● **Aim of the task**
Your answer should be a single number: the count of lines containing the string "body".

● **Material to process**

(begin)

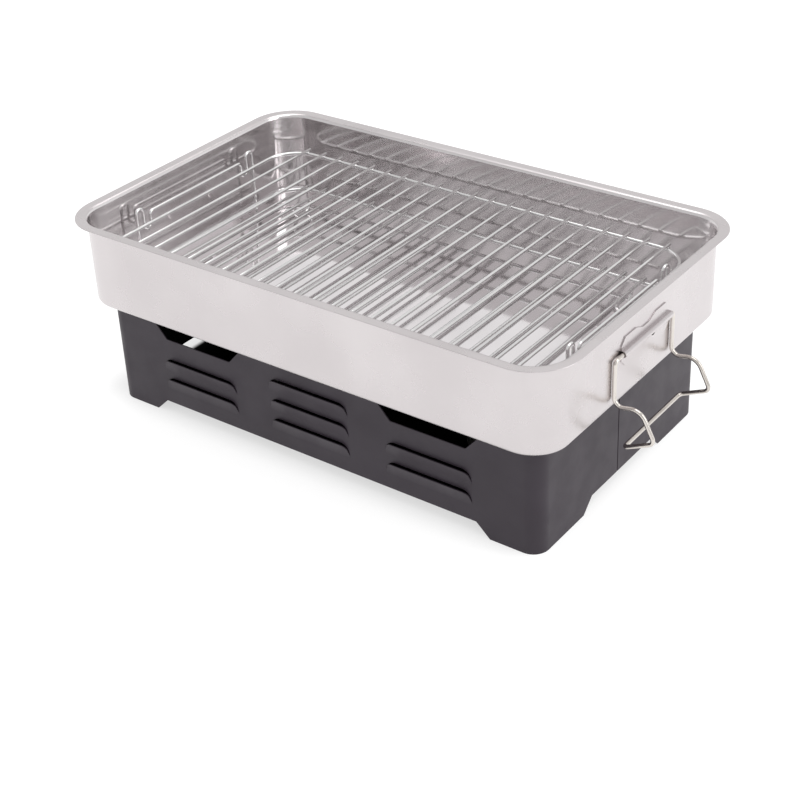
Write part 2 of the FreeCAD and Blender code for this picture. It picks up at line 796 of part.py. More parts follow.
def make_all():
    pieces = [
        make_stand_shell("stand_front_shell", False),
        make_stand_shell("stand_rear_shell", True),
        make_pan(),
        make_bracket("bail_bracket_right", False),
        make_bracket("bail_bracket_left", True),
        make_bail("bail_right", False),
        make_bail("bail_left", True),
    ]
    for grate, length in GRATE_LENGTHS.items():
        width, level = GRATE_WIDTHS[grate], size(f"{grate}_bar_level")
        pieces.append(make_frame(f"{grate}_grate_frame", length, width, level))
        pieces.append(make_bars(f"{grate}_grate_bars", width, level))
    pieces.append(make_lower_feet())
    pieces.append(make_end_stand("upper_end_stand_right", False))
    pieces.append(make_end_stand("upper_end_stand_left", True))
    for side_name, side in (("left", -1), ("right", 1)):
        pieces += make_burner(side_name, side)
    return pieces


def check_document():
    """Stops the build when any object failed."""
    for item in DOCUMENT.Objects:
        if "Invalid" in item.State or "Error" in item.State:
            raise ValueError(f"{item.Name} failed: {item.State}")


def write_pieces(pieces):
    os.makedirs("parts", exist_ok=True)
    for piece in pieces:
        shape = piece.Shape
        if shape.isNull() or not shape.isValid():
            raise ValueError(f"{piece.Label} has no valid shape")
        box = shape.BoundBox
        print(piece.Label, "solids", len(shape.Solids), "volume", round(shape.Volume, 1),
              "x", round(box.XMin, 2), round(box.XMax, 2),
              "y", round(box.YMin, 2), round(box.YMax, 2),
              "z", round(box.ZMin, 2), round(box.ZMax, 2))
        shape.exportStep(f"parts/{piece.Label}.step")


PIECES = make_all()
DOCUMENT.recompute()
check_document()
write_pieces(PIECES)
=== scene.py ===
import json
import math
import random

import bmesh
import bpy
from mathutils import Matrix, Vector, noise


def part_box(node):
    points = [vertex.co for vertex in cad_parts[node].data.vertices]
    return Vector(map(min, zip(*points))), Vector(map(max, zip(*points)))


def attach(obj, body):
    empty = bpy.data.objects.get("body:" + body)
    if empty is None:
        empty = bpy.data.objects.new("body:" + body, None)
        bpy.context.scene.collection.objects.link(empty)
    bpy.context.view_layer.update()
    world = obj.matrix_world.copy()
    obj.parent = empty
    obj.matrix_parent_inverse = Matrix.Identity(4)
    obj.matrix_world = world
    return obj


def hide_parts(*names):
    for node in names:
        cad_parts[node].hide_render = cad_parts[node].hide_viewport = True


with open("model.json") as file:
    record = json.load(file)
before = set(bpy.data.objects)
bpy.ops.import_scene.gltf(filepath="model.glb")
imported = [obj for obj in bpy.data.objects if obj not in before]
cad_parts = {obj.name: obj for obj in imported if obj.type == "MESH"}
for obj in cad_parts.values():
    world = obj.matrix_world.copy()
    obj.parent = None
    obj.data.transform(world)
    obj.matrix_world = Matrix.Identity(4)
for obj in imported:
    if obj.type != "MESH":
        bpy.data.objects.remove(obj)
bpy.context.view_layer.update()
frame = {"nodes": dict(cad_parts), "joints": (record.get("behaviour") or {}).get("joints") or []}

# Table-top fish smoker. All lengths are in metres, written as millimetres times MM.

MM = 0.001
SCENE = bpy.context.scene
random.seed(7)

# Sizes that the frame gives

PAN_LOW, PAN_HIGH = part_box("pan_shell")
STAND_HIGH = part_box("stand_front_shell")[1].z
STAND_HALF_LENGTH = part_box("stand_front_shell")[1].x
BRACKET_LOW, BRACKET_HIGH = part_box("bail_bracket_right")
WALL_X = BRACKET_LOW.x
PIVOT_Z = (BRACKET_LOW.z + BRACKET_HIGH.z) / 2

# Sizes that the part's sheet gives

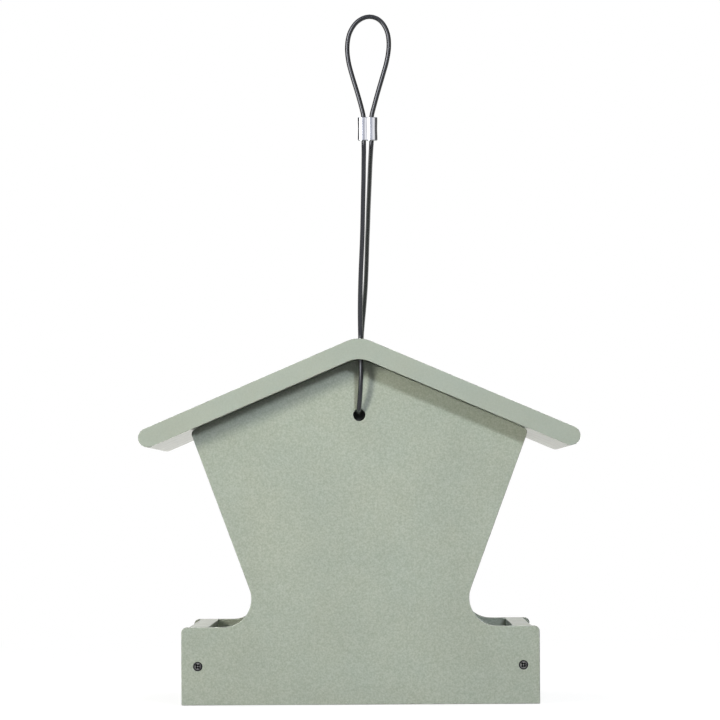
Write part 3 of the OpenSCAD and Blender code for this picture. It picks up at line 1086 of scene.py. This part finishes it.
world = bpy.data.worlds.new("studio")
bpy.context.scene.world = world
world.use_nodes = True
tree = world.node_tree
tree.nodes.clear()
path = add_node(tree, "LightPath").outputs
toward = add_node(tree, "SeparateXYZ", {0: add_node(tree, "TexCoord").outputs["Generated"]}).outputs
from_front = spread(tree, toward["Y"], -1.0, 1.0)
fill = room_ramp(tree, from_front, [(0.0, 0.06), (0.5, 0.1), (0.62, 0.6), (1.0, 1.0)])
bearing = number(tree, "ARCTAN2", toward["X"], times(tree, toward["Y"], -1.0))
mirrored = room_ramp(tree, spread(tree, bearing, -math.pi, math.pi), degrees_round([
    (-180, 0.84, CREAM), (-178, 0.87, CREAM), (-152, 0.89, CREAM), (-135, 0.12),
    (BOX_FADE_LEFT, 0.12), (BOX_LEFT, SOFT_BOX), (BOX_RIGHT, SOFT_BOX),
    (BOX_FADE_RIGHT, 0.62, LILAC), (8, 0.56, LILAC), (16, 1.0), (36, 1.0), (46, 0.1), (135, 0.1),
    (152, 0.76, CREAM), (178, 0.77, CREAM), (180, 0.84, CREAM),
]))
steep = spread(tree, toward["Z"], CEILING_LOW, CEILING_HIGH)
mirrored = blend_colours(tree, steep, mirrored, CEILING)
lit = blend_colours(tree, path["Is Glossy Ray"], fill, mirrored)
straight_at = number(tree, "MAXIMUM", path["Is Camera Ray"], path["Is Transmission Ray"])
colour = blend_colours(tree, straight_at, lit, grey(1.0))
background = add_node(tree, "Background", {"Color": colour, "Strength": 1.0})
add_node(tree, "OutputWorld", {"Surface": background.outputs[0]})
print("room:", world.name)

# %% [markdown]
# Two soft lamps stand low in front of the feeder: a warm one to the left and a smaller cool one to
# the right, which throw the two shadows under the roof. Their beams are narrow, so that they light
# the feeder and not the whole floor. A broad lamp overhead lights the roof. Gloss doesn't see the
# lamps themselves, because the room above already holds what it mirrors, and small strong lamps
# would leave ragged highlights on the thin cable.

# %% Lights
AIM = Vector((-0.02, -0.127, 0.185))
NARROW = math.radians(42)
WIDE = math.pi


def soft_light(name, azimuth, elevation, distance, width, height, power, tint, beam):
    """An oval lamp that faces the feeder. Azimuth 0 is in front, and + is to the right."""
    data = bpy.data.lights.new(name, "AREA")
    data.shape = "ELLIPSE"
    data.size, data.size_y = width, height
    data.energy = power
    data.color = tint
    data.spread = beam
    lamp = bpy.data.objects.new(name, data)
    bpy.context.scene.collection.objects.link(lamp)
    a, e = math.radians(azimuth), math.radians(elevation)
    back = Vector((math.sin(a) * math.cos(e), -math.cos(a) * math.cos(e), math.sin(e)))
    lamp.location = AIM + back * distance
    lamp.rotation_mode = "QUATERNION"
    lamp.rotation_quaternion = (-back).to_track_quat("-Z", "Y")
    lamp.visible_camera = False
    lamp.visible_glossy = False


soft_light("left_light", azimuth=-33.5, elevation=11.6, distance=1.7, width=0.4, height=0.48,
           power=0.945, tint=(1.0, 1.0, 0.85), beam=NARROW)
soft_light("right_light", azimuth=16.4, elevation=17.6, distance=2.6, width=0.34, height=0.34,
           power=1.69, tint=(0.87, 0.94, 1.0), beam=NARROW)
soft_light("overhead_light", azimuth=0, elevation=86, distance=1.9, width=2.4, height=2.4,
           power=10.0, tint=(1.0, 1.0, 1.0), beam=WIDE)

# %% [markdown]
# ## Colour
#
# The picture uses the plain Standard view, so a colour comes out about as it is written.

# %% Colour view
bpy.context.scene.view_settings.view_transform = "Standard"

(end)

● **Correct output**
3